その数日後、母猫が弱りきった格好で蹲(うずくま)っています。何気なく出勤しましたが、娘が言うには山の方に向かって行ったとのことでした。元気がなく、交通事故にでもあったのでしょうか。前足を引きずっていたようでした。それから何日も姿が見えないので、もう死んだものと思い、貰い手のないチビちゃんに離乳食を与えていると、10日ほど経って突如として母猫が戻って来たではありませんか。左の前足が化膿し、一部表皮剥離をきたして骨が見えています。傷の具合はひどく、嫌気性菌によるものなのか悪臭を放っています。渾身の力を振り絞って子供に合うためにやってきたのでしょう。おそらく死を覚悟して我々の目の前から去り、はた、と気づいて戻って来たものと家族全員喜びました。急いで病院に連れて行き怪我の処置をお願いし、ついでに予定していた避妊手術も依頼しました。しかし、驚いたことに交通事故ではなく、ハブ咬傷で、コンパートメントシンドロームから壊疽に陥り、ハブ毒が体にまわるか、敗血症となり命に関わる、という診断でした。思っていたより重症で、左前足は上腕からアンプタ(切断)しないといけないとのことです。ハブが家の近くにいた事に驚愕しましたが、考える暇もなく緊急の手術をお願いしました。もしかして、母猫は子猫を守ろうとして我が身を賭して戦い、ハブにやられたのかも知れません。今では、左前足の無い母猫がすっかり懐き、呑気に庭で昼寝をしています。

昼寝をする母猫

 

ここまででも強烈な話ですが、まだオチがあります。足の悪い三毛ちゃんはどうなったのでしょうか。

 

2匹の同胞が引き取られた後も里親がなかなか見つからない子猫を不憫に思った子どもたちが、離乳までの間だけでも親と一緒に家の中で飼いたいと言い出しました。もちろん妻は家にすでに1匹いるのに、また2匹も入れられないとカンカンです。私も自然に任せてそのままにしていてはどうか、と消極的な返事をしました。娘が、ならば占ってみてよ、と言います。

 

これまで本格的な占いをしたことはありませんでしたが、親友の某先生から折に触れて易経と易占を学んでいました。君子の道を示すのが易のテーマです。占機(チャンス)とばかりに易をとりました。占的と言いますが、①家の中で飼う、②外でそのまま自然に任せる、③里親を探す、これしか選択肢はありません。家族全員で占いました。方法はサイコロ占いで、64種類の卦(辞)という一文字ないし二文字の漢字から答えを引き出します。本来なら変爻という手法をつけますが、私にできるのは本卦を読むくらいです。

 

①  については、「訟」という卦を得ました。訴訟、言い争いになる、と判断できます。その通りです。妻と子供たちは多分猫のことで喧嘩ばかりするだろうし、猫たち同士も上手く行くか分かりません。家の中で喧嘩が絶えないでしょう。みんな納得し、却下です。

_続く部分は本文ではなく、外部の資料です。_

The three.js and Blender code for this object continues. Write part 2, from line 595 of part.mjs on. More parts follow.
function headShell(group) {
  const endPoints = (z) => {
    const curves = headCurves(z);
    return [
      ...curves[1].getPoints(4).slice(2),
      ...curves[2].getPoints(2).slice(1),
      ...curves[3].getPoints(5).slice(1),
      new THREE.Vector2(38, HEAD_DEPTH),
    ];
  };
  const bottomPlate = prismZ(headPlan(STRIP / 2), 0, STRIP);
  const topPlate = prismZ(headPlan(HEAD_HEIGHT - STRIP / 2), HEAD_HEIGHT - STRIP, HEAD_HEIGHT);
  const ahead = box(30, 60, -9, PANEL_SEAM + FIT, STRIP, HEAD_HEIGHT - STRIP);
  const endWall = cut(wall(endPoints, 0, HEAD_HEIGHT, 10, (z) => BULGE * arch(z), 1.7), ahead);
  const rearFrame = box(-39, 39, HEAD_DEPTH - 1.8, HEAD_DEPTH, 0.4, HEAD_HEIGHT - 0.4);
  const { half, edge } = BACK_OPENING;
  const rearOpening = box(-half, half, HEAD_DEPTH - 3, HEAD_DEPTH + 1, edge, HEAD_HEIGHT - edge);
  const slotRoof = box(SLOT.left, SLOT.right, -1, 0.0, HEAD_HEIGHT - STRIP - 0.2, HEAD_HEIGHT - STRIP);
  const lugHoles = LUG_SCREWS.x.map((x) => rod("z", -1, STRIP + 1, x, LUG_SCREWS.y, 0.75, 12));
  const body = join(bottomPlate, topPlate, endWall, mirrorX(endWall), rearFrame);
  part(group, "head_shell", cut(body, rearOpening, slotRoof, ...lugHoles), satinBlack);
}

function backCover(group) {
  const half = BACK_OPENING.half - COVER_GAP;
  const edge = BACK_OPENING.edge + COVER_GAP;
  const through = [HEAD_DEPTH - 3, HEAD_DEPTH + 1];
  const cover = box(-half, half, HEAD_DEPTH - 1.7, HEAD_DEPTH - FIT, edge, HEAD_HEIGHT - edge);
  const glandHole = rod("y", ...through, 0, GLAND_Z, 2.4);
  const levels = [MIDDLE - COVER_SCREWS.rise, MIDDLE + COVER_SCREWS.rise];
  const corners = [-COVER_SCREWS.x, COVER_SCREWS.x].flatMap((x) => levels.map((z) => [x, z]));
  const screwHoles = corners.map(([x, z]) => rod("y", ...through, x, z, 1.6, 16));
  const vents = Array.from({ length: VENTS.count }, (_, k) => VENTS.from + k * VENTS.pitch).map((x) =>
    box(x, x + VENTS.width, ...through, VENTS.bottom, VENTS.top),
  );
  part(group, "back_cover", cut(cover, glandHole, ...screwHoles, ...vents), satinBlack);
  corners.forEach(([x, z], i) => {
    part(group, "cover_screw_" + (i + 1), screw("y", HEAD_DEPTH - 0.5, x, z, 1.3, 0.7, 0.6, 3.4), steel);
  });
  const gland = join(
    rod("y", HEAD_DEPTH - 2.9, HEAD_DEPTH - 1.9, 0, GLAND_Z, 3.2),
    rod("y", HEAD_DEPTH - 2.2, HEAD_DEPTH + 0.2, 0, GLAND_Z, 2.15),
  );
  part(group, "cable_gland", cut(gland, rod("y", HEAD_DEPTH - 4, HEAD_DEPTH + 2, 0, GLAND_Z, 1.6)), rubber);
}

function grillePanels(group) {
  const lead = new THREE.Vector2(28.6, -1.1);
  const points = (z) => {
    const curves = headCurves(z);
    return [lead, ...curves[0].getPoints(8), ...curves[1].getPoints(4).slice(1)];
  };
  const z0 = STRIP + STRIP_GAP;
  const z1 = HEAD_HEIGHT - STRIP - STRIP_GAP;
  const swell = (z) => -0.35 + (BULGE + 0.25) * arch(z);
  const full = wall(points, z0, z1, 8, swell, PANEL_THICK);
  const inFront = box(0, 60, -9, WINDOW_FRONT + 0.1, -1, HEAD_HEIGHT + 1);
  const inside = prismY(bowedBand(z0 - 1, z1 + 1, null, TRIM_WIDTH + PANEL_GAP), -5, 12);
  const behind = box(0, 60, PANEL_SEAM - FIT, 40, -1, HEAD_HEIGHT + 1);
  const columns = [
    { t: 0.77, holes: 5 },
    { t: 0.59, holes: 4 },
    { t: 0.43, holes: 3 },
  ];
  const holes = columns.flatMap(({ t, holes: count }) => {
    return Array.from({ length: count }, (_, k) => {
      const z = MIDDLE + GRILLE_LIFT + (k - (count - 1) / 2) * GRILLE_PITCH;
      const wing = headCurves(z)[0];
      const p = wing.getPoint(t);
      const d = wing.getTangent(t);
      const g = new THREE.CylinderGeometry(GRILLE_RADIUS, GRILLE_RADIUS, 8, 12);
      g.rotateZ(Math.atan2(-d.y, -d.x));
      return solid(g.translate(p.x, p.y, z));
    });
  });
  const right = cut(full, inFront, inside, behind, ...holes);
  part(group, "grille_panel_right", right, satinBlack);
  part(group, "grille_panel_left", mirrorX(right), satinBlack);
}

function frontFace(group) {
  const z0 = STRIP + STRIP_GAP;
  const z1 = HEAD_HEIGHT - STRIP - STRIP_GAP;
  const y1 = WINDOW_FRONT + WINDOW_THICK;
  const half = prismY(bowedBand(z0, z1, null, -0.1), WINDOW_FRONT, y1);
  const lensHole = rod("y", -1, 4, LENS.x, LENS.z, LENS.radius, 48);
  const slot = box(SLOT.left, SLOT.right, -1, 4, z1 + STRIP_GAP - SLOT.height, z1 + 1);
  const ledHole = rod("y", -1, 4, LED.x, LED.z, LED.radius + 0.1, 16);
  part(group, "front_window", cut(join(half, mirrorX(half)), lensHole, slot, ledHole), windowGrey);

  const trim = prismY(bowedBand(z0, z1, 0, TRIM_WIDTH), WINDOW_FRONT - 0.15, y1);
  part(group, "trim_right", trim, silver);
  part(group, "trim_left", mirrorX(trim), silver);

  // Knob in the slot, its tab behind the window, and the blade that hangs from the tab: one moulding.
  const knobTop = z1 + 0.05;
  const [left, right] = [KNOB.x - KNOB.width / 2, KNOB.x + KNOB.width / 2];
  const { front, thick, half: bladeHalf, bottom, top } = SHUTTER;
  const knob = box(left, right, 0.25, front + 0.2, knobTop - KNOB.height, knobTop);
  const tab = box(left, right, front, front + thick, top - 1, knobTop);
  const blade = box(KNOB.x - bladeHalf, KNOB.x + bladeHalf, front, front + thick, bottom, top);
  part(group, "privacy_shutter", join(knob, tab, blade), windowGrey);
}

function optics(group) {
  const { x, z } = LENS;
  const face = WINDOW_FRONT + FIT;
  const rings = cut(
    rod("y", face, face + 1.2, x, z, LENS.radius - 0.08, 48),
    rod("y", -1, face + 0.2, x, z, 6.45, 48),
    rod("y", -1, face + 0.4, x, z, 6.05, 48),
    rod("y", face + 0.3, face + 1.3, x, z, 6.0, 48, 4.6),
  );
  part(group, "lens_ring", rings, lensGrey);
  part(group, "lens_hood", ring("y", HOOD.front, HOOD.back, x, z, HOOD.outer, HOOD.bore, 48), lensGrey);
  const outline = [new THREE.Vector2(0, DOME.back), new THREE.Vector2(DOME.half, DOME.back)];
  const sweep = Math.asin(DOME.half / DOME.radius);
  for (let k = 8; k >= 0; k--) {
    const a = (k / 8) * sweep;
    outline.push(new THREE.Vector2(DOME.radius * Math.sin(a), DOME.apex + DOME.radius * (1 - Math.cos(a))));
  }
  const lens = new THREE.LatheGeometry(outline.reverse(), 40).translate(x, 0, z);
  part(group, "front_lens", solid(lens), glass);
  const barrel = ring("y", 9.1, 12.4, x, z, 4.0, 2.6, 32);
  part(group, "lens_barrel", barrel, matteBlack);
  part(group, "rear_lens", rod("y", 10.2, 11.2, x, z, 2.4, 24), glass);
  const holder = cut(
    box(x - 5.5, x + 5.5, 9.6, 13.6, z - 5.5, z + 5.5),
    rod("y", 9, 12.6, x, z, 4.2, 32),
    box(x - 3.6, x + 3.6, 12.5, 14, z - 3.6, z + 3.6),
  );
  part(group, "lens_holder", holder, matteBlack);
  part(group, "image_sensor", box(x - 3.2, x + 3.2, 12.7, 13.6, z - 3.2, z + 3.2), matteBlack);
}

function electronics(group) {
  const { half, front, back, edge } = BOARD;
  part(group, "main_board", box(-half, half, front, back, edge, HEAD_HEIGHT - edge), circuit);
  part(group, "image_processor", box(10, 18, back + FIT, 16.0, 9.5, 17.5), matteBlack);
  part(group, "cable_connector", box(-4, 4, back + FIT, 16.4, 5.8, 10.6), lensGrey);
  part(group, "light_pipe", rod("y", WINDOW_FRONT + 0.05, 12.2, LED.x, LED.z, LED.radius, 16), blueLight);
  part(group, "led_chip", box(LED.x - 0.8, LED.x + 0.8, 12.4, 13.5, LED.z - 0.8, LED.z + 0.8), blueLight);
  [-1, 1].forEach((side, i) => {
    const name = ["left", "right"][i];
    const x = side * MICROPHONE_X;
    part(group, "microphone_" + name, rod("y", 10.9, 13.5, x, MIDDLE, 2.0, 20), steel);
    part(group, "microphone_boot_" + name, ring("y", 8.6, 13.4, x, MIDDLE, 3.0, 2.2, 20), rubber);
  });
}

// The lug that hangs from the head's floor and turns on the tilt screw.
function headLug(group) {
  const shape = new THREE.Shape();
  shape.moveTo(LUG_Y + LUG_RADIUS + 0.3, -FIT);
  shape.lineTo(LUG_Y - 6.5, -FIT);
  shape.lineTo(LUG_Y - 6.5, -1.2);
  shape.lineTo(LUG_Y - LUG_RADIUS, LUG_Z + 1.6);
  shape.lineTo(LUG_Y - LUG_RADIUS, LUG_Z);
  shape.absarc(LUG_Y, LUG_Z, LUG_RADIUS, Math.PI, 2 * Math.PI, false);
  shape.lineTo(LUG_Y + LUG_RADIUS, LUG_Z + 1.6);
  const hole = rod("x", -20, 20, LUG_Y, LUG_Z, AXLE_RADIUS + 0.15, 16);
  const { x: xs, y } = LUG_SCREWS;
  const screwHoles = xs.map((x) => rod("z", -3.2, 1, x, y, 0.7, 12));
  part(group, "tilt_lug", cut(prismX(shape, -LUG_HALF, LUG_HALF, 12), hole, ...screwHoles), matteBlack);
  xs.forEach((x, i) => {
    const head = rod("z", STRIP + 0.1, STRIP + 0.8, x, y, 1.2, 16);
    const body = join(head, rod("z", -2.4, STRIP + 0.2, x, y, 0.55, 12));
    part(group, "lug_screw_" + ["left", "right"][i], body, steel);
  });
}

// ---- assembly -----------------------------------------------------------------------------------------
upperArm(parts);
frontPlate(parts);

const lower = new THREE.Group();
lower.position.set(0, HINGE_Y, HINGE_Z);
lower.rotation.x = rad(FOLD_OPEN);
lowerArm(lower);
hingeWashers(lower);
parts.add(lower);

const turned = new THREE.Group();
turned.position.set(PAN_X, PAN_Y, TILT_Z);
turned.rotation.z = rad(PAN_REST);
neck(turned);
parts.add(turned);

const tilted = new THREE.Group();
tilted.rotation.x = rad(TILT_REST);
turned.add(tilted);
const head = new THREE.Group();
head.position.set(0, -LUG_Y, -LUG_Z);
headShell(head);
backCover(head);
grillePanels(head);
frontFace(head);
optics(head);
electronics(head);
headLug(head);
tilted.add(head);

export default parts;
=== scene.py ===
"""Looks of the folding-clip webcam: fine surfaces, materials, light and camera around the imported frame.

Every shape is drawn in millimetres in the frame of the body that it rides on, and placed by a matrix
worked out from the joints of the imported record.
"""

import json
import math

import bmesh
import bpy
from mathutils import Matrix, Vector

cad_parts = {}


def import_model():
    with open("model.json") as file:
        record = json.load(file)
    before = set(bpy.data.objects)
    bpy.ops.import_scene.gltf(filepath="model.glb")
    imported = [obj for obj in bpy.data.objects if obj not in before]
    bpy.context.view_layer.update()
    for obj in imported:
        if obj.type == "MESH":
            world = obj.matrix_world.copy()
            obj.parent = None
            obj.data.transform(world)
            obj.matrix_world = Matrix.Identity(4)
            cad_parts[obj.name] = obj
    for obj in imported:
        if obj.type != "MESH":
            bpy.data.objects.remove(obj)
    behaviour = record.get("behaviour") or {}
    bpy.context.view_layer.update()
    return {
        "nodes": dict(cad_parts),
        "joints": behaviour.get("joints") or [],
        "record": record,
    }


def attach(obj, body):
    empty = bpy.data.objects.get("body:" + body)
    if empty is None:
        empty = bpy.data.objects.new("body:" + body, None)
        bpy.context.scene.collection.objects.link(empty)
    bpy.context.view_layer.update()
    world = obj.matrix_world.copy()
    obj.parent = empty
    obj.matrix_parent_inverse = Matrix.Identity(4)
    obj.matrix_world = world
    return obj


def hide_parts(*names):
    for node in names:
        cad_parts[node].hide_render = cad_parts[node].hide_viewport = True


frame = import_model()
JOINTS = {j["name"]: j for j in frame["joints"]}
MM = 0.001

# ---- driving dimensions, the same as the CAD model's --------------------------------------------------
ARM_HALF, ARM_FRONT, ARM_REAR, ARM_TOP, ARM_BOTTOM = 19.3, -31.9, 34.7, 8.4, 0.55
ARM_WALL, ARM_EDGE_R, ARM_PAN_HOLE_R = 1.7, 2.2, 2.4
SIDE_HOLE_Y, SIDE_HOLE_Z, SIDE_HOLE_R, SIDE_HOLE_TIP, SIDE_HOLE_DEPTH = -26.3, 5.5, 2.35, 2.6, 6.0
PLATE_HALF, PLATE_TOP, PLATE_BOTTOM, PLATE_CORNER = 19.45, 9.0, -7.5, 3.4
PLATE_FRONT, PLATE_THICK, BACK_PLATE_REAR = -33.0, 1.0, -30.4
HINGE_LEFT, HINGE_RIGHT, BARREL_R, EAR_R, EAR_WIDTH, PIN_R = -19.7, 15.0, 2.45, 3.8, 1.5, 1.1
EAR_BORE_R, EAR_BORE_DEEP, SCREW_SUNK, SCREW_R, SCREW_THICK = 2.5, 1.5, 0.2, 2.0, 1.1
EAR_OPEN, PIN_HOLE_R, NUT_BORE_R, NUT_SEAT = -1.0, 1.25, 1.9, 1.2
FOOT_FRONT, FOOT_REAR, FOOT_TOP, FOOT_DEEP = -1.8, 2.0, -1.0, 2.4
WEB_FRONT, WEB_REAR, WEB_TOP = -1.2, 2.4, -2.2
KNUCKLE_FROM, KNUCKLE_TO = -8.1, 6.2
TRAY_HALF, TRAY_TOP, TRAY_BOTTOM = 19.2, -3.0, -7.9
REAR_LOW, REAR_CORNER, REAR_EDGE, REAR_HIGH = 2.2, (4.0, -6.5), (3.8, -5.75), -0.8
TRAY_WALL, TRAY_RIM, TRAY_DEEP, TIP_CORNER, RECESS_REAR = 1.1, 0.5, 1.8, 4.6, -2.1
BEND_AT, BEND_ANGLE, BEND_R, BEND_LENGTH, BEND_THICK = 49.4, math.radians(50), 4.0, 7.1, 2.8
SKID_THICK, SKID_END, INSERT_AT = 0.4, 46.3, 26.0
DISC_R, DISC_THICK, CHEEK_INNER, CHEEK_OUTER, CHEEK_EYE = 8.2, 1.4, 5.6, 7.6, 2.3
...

②  には、「剥」という卦です。山が崩れて、木もろとも剥がれ落ちるという悪い卦です。こちらも何か不吉な印象です。さあ、残るは③です。ドキドキしながら卦をとると、

③  「中孚(ちゅうふ)」と出ました。親鳥が卵を温めるのと同じように真心で待っていると、時を過たずして雛が孵化する、豚魚にまで吉が及ぶ、という私の好きな良い卦です。必ずや心の優しい里親が見つかるだろうからしっかり探してあげようね、ということでみんな納得しました。事実、あの茶トラをもらった里親が、困っているようだし、うちの子にも遊び相手の兄弟がほしいから、と申し出て貰い手が見つかりました。

 

易占いで家族の感情をまとめ、方向性を見出すこともでき、なんとか面目を保つことができました。その後あの親猫の一件です。前足の筋肉が剥げて表面から真っ白な骨が見えたとき、「剥」という辞が重なり背筋がゾクッとしました。易の神様、あるいは潜在意識は、全てを見通せるものなのでしょうか。研究してみたいものです。不思議な体験でした。